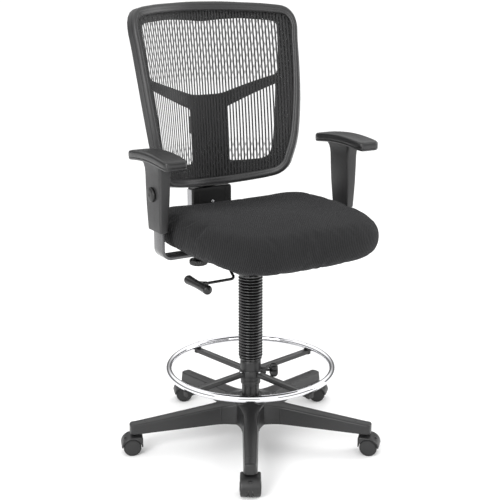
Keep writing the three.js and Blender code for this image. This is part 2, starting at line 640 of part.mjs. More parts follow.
// Round width-lock knob under the bar, with its stud up into the seat pan.
const widthKnob = () => turned([[0, 558], [21, 558], [25, 562], [25, 576], [21, 580], [9, 580], [9, 587], [4, 587],
  [4, 608], [0, 608]], 18).translate(arm.knobX, arm.y, 0);

for (const [side, place] of [['right', mirrored], ['left', (geometry) => geometry]]) {
  add(`arm_bar_${side}`, place(armBar()), materials.blackSteel);
  add(`arm_post_${side}`, place(armPost()), materials.plastic);
  add(`arm_sleeve_${side}`, place(armSleeve()), materials.plastic);
  add(`arm_pad_${side}`, place(armPad()), materials.plastic);
  add(`arm_button_${side}`, place(armButton()), materials.plastic);
  add(`arm_width_knob_${side}`, place(widthKnob()), materials.plastic);
}

// ---------- place the chair on the middle of its own footprint ----------
const extent = new THREE.Box3().setFromObject(chair);
const middle = extent.getCenter(new THREE.Vector3());
chair.position.set(-middle.x, -middle.y, 0);

export default chair;
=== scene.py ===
import math
import bmesh
import bpy
import numpy as np
from mathutils import Matrix, Vector


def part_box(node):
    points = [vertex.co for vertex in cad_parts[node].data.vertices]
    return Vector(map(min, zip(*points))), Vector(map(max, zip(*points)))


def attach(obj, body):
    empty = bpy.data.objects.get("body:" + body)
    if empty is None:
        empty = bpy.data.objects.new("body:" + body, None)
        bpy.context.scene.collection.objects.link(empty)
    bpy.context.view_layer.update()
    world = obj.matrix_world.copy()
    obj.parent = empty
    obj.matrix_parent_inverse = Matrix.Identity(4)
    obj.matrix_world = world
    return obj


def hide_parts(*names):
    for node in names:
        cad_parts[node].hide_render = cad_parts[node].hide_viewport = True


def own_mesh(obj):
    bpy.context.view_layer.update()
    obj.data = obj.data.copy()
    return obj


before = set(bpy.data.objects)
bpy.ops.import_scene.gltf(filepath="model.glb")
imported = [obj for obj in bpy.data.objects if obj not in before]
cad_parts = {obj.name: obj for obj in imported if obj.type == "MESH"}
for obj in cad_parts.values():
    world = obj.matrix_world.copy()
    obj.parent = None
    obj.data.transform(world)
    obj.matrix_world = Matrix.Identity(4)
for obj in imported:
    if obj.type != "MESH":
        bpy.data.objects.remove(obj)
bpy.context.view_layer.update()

# lengths below are millimetres about the column's axis, with the sitter facing -Y
columnLow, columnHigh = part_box("column_tube")
axisPoint = np.array([(columnLow[0] + columnHigh[0]) / 2, (columnLow[1] + columnHigh[1]) / 2, 0.0])


def span(node):
    # lowest and highest corners of a node
    low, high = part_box(node)
    return (np.array(low) - axisPoint) * 1000, (np.array(high) - axisPoint) * 1000


def middle(node):
    low, high = span(node)
    return (low + high) / 2


# camera, lights and floor

cameraLook = {"azimuth": 30.98, "distance": 2685.1, "height": 1300.4, "aim": 572.8, "lens": 71.39,
              "shift": (-0.0011, -0.0031), "clipEnd": 500}


def addCamera():
    turn = math.radians(cameraLook["azimuth"])
    place = np.array([-math.sin(turn), -math.cos(turn), 0]) * cameraLook["distance"]
    place[2] = cameraLook["height"]
    data = bpy.data.cameras.new("camera")
    data.lens = cameraLook["lens"]
    data.shift_x, data.shift_y = cameraLook["shift"]
    data.clip_end = cameraLook["clipEnd"]
    camera = bpy.data.objects.new("camera", data)
    bpy.context.collection.objects.link(camera)
    camera.location = place / 1000 + axisPoint
    aim = np.array([0, 0, cameraLook["aim"]]) / 1000 + axisPoint
    camera.rotation_euler = Vector(aim - np.array(camera.location)).to_track_quat("-Z", "Y").to_euler()
    bpy.context.scene.camera = camera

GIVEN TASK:
Solely the line containing "---------- place the", the line containing "bpy.context.scene.collection.objects.link(empty)", and the lines between them are to be given again, exactly as written.

REPLY TO THE EXERCISE:
// ---------- place the chair on the middle of its own footprint ----------
const extent = new THREE.Box3().setFromObject(chair);
const middle = extent.getCenter(new THREE.Vector3());
chair.position.set(-middle.x, -middle.y, 0);

export default chair;
=== scene.py ===
import math
import bmesh
import bpy
import numpy as np
from mathutils import Matrix, Vector


def part_box(node):
    points = [vertex.co for vertex in cad_parts[node].data.vertices]
    return Vector(map(min, zip(*points))), Vector(map(max, zip(*points)))


def attach(obj, body):
    empty = bpy.data.objects.get("body:" + body)
    if empty is None:
        empty = bpy.data.objects.new("body:" + body, None)
        bpy.context.scene.collection.objects.link(empty)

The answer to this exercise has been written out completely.